Qbot (QakBot) - what it is, how it steals credentials, and how to prevent it

Qbot (QakBot)

Qbot (QakBot)

What it is

Qbot - also known as QakBot - is a modular banking trojan targeting Windows. It steals credentials, cookies, and session tokens from browsers and mail clients, monitors web logins with injects, and can log keystrokes. Campaigns often start with reply-chain phishing and exploit existing email threads to look trustworthy. Qbot also acts as a loader to bring in additional payloads. Background and removal tips: https://gridinsoft.com/threats/qbot

Why it matters

Stolen sessions and passwords enable account takeovers and fraudulent transfers. As a loader, Qbot can hand off access to other malware, raising the risk of business email compromise and wider breaches.

How it works 

  • Entry: phishing emails with malicious attachments or links, often in real conversation threads.

  • Establish: drops in AppData/LocalAppData, sets autoruns via Run keys or Scheduled Tasks.

  • Steal: harvests browser data, cookies, tokens, and mail client creds; may log keys and take screenshots.

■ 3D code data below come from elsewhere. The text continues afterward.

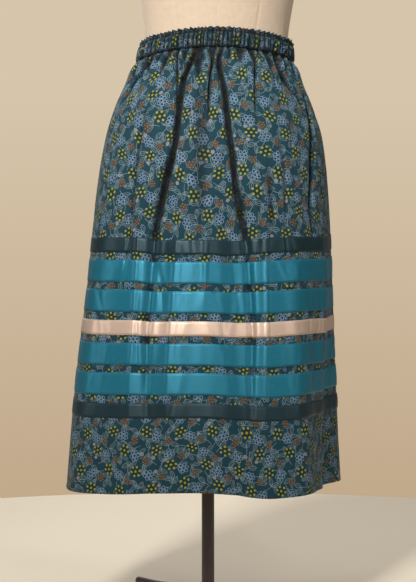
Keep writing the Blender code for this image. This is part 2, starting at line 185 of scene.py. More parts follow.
# half width in degrees, depth, then drop and angle from the top down
CREASES = (
    (2.5, 0.0150, ((0.008, -17.5), (0.026, -20.8), (0.050, -25.0), (0.088, -25.5), (0.152, -25.2),
                   (0.200, -27.0), (0.230, -28.5), (0.262, -30.0), (0.325, -32.5), (0.358, -33.5))),
    (3.2, 0.0060, ((0.180, -28.0), (0.320, -32.5), (0.480, -33.0), (0.700, -29.5))),
    (1.6, 0.0095, ((0.008, -1.4), (0.030, -1.6), (0.050, -2.8), (0.080, -3.2), (0.135, -3.6))),
    (2.5, 0.0150, ((0.008, 3.4), (0.042, 4.6), (0.072, 8.0), (0.144, 10.2), (0.182, 12.2),
                   (0.240, 14.2), (0.296, 16.8), (0.345, 20.5))),
    (3.2, 0.0062, ((0.230, 15.0), (0.330, 20.0), (0.480, 23.0), (0.700, 22.5))),
    (1.2, 0.0090, ((0.002, -34.8), (0.050, -30.0), (0.115, -26.5))),
    (1.2, 0.0085, ((0.010, 36.2), (0.070, 31.0), (0.155, 26.5))),
    (3.0, 0.0160, ((0.004, -60.0), (0.014, -60.8), (0.032, -63.5), (0.046, -67.2), (0.090, -70.5))),
    (3.4, 0.0180, ((0.004, 55.0), (0.028, 56.0), (0.060, 61.5), (0.078, 66.5), (0.110, 69.0))),
    (2.6, 0.0110, ((0.060, 75.5), (0.092, 73.5), (0.180, 66.0), (0.264, 60.5), (0.360, 61.5))),
    (1.3, 0.0050, ((0.030, 50.0), (0.052, 48.2), (0.075, 47.5))),
    (1.7, 0.0045, ((0.090, -48.0), (0.200, -46.0), (0.300, -45.0), (0.420, -46.5))),
    (1.7, 0.0040, ((0.140, 42.0), (0.230, 43.0), (0.320, 41.0), (0.400, 41.5))),
    (8.5, 0.0046, ((0.060, -9.0), (0.160, -8.5), (0.250, -7.0), (0.370, -6.0))),
    (2.6, -0.0050, ((0.235, 24.5), (0.275, 25.0), (0.345, 26.5))),
    (2.6, 0.0050, ((0.200, 33.5), (0.270, 34.0), (0.345, 34.0))),
    (1.8, -0.0022, ((0.240, -41.0), (0.330, -40.5), (0.480, -39.5), (0.680, -38.5))),
    (1.6, -0.0024, ((0.240, 30.5), (0.330, 30.0), (0.480, 30.0), (0.680, 29.0))),
    (2.6, -0.0020, ((0.240, -18.0), (0.330, -20.0), (0.480, -20.5), (0.680, -21.0))),
    (2.4, -0.0018, ((0.260, -2.0), (0.340, -3.0), (0.400, -3.0), (0.450, -3.5))),
    (1.8, 0.0120, ((0.012, 118.0), (0.060, 121.0), (0.140, 121.5), (0.240, 120.0), (0.330, 119.0))),
    (1.7, 0.0120, ((0.012, 152.0), (0.050, 149.0), (0.130, 149.0), (0.220, 147.0), (0.310, 147.0))),
    (1.8, 0.0130, ((0.012, 176.0), (0.060, 179.0), (0.150, 179.5), (0.230, 178.0), (0.320, 176.0))),
    (1.8, 0.0120, ((0.012, -146.0), (0.050, -150.0), (0.120, -151.0), (0.210, -151.0), (0.310, -150.0))),
    (1.3, 0.0070, ((0.010, -126.0), (0.060, -123.0), (0.130, -121.0))),
    (1.3, 0.0060, ((0.010, 163.0), (0.070, 165.0), (0.150, 163.5))),
    (1.3, 0.0060, ((0.010, 134.0), (0.060, 136.0), (0.120, 134.0))),
    (1.9, 0.0090, ((0.006, -104.0), (0.040, -107.0), (0.100, -110.0), (0.170, -109.0))),
    (1.9, 0.0090, ((0.006, 101.0), (0.050, 104.0), (0.110, 106.0), (0.160, 105.0))),
)
rng = np.random.default_rng(41)
ridges = list(FRONT_RIDGES)
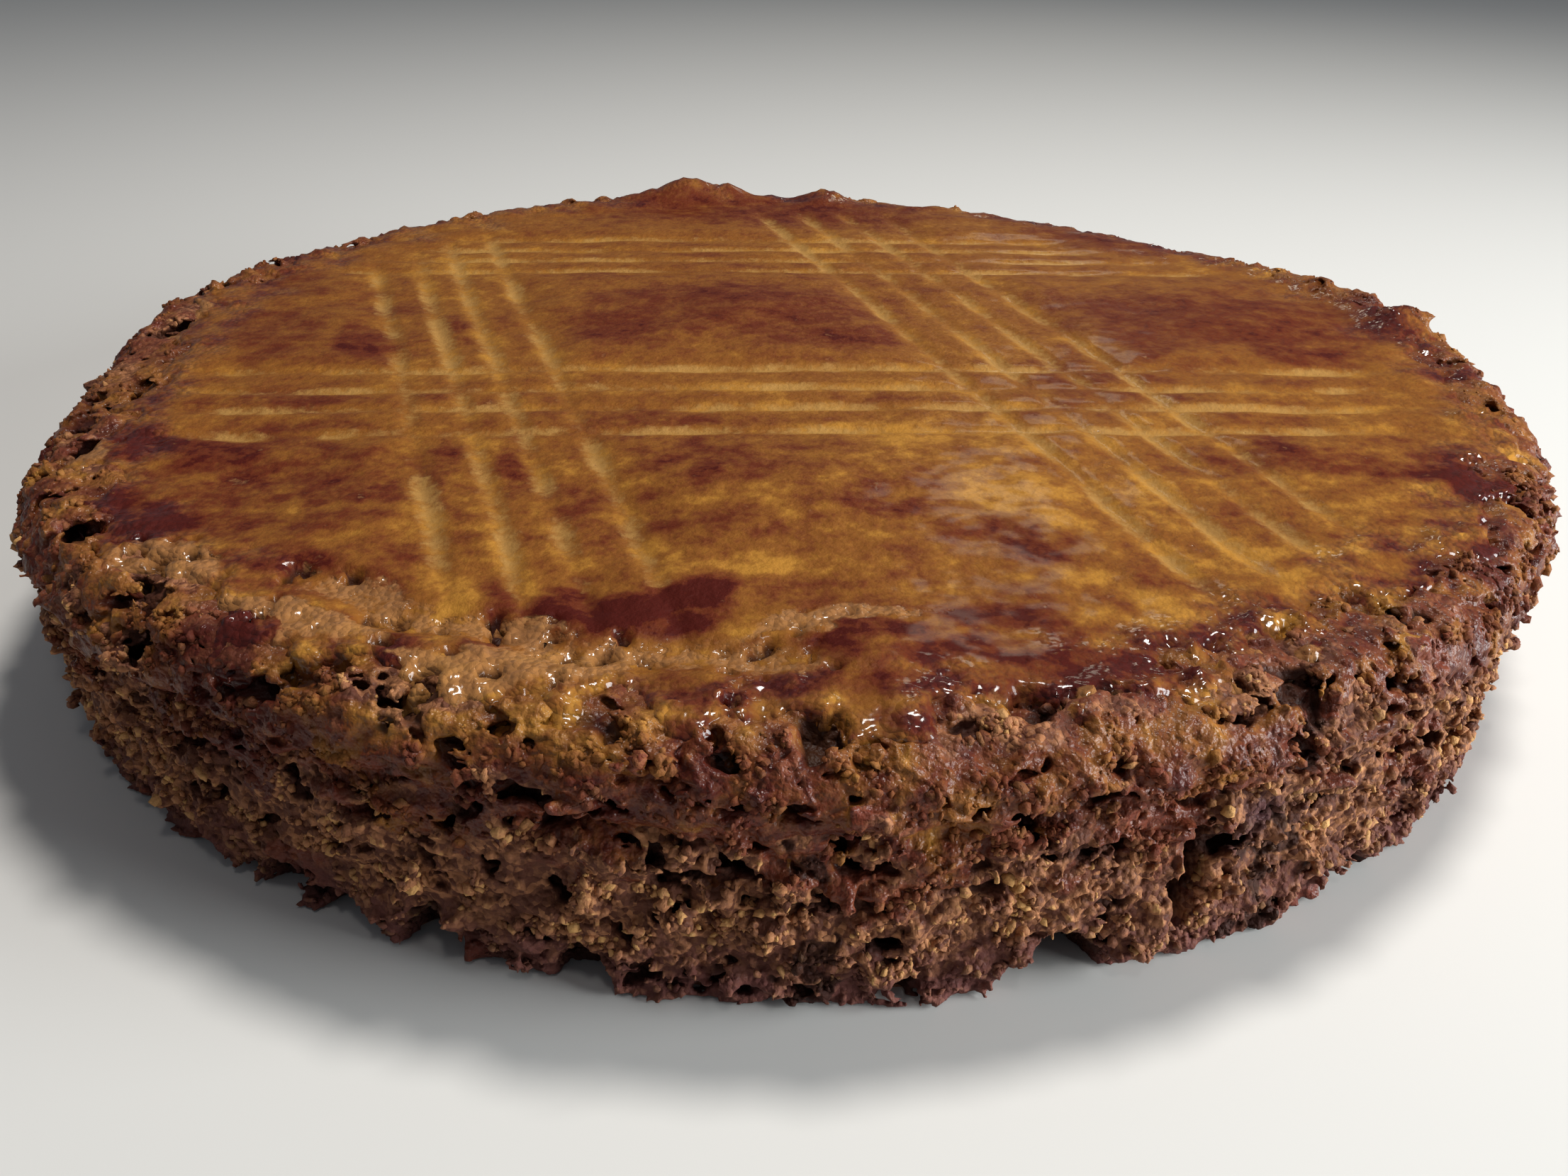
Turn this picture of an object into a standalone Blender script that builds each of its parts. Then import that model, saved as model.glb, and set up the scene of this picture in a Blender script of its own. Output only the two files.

  • Persist and spread: updates itself, talks to C2, and can deliver follow-on payloads.

Red flags

  • Unusual replies in existing email threads that include attachments or macro-enabled docs.

  • New tasks or Run keys pointing to random-named files in AppData.

  • Sudden logins from new locations despite MFA, or accounts staying logged in after password resets.

  • EDR hits for credential access, LSASS scraping attempts, or browser data grabs.

Prevent it

  • Block macro-enabled docs and ZIPs from unknown senders; use attachment sandboxing.

  • Enforce phishing-resistant MFA and rotate tokens by signing out all sessions after resets.

  • Disable Office macros from the internet and monitor for suspicious Scheduled Tasks.

  • Keep endpoints patched and run reputable anti-malware with web filtering; isolate and reimage if integrity is uncertain.